The temporary aid will shore up the accounts of main power utility PPC, allowing it to maintain operations and reimburse other suppliers of electricity and natural gas on whom the smooth functioning of the country’s energy system depends.
Note that reference to a “California-style energy crisis.”
That’s about the Enron-instigated looting of California rate-payers in 2000-2001, and a sharp reminder of the devastating impacts of the same kinds of financial games which have brought Europe to its knees.
Land-grabbers target Hungary
Land grabs are one of the hottest issues on the globalization agenda, with foreign buyers swooping in to buy up land, usually for industrial scale agricultural operations.
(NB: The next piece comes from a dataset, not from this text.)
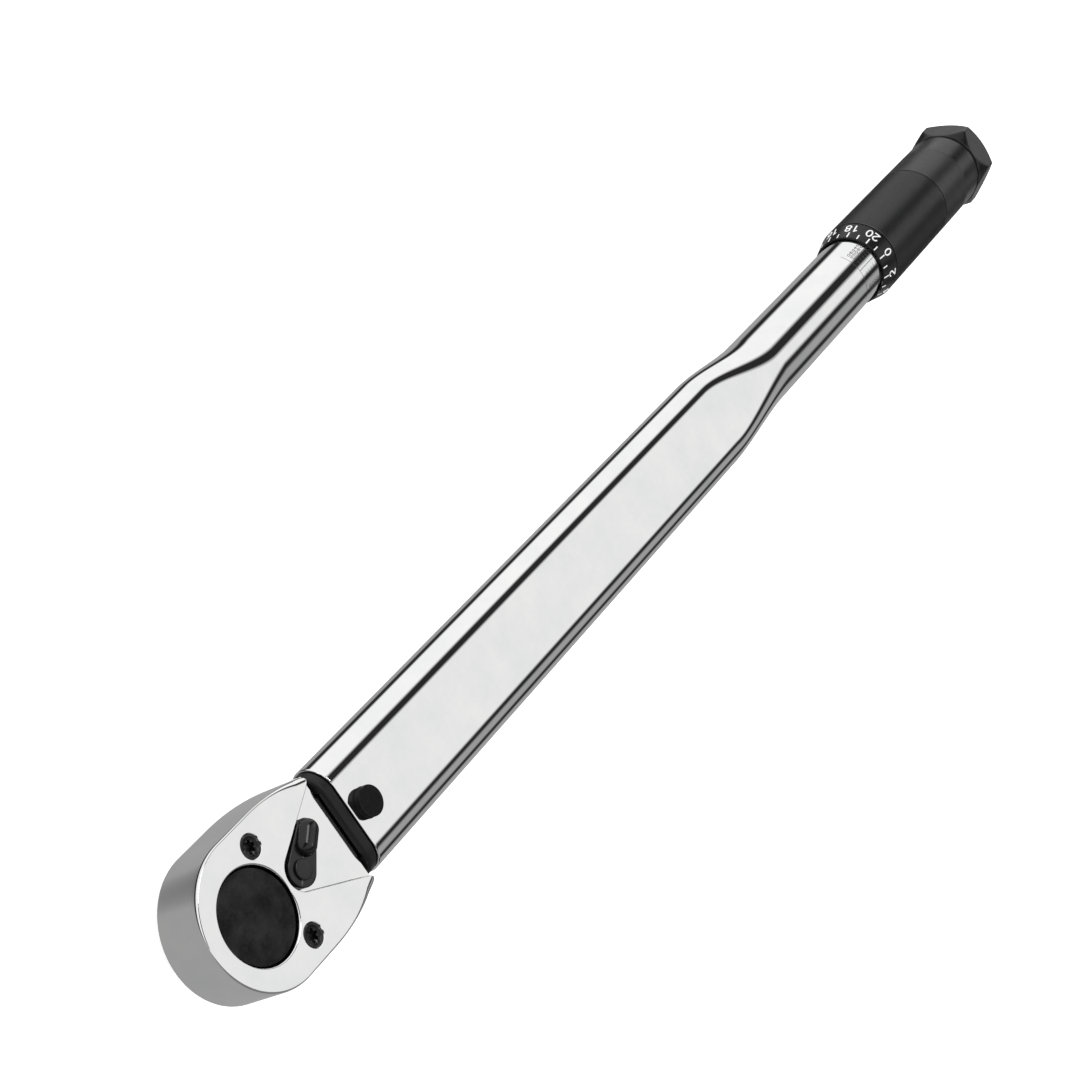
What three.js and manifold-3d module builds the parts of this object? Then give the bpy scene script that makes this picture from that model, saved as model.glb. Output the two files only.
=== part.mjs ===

While the issue has been hottest in Africa, southern Asia, and Latin America, it was also a major issue in the American farm belt back in the 1970s and 80s, and when Dutch investors were buying up large swathes of farmland in Nebraska, state legislators passed a law banning the practice.
And now the same issue is plaguing Hungary, even after they passed a law much like Nebraska’s.
From New Europe:
Austrian officials will work with Hungary on the issue of illegal “pocket contracts” on the sale of farmland, Regional Development Ministry state secretary Gyula Budai revealed on 25 April.
This debate has been around since Hungary’s accession to the EU. The arguments against selling it to foreigners have been based mainly on national feeling, on the emotional relationship to the country and to the land of Hungary.
Before 1994, there was a legal opportunity also for foreigners to acquire property. Since then, the situation has been changed and now there is only the illegal way. Based on estimates, the area ‘acquired’ in this way is about 350-400 thousand hectares and even according to moderate estimates it is much more than 150-200 thousand hectares.
Hungary was, during the accession negotiations, granted a transition period of seven years concerning property acquisition by foreigners.
Such contracts – designed to circumvent the ban on the sale of farmland to foreigners – are now to be classified as a crime, Budai announced.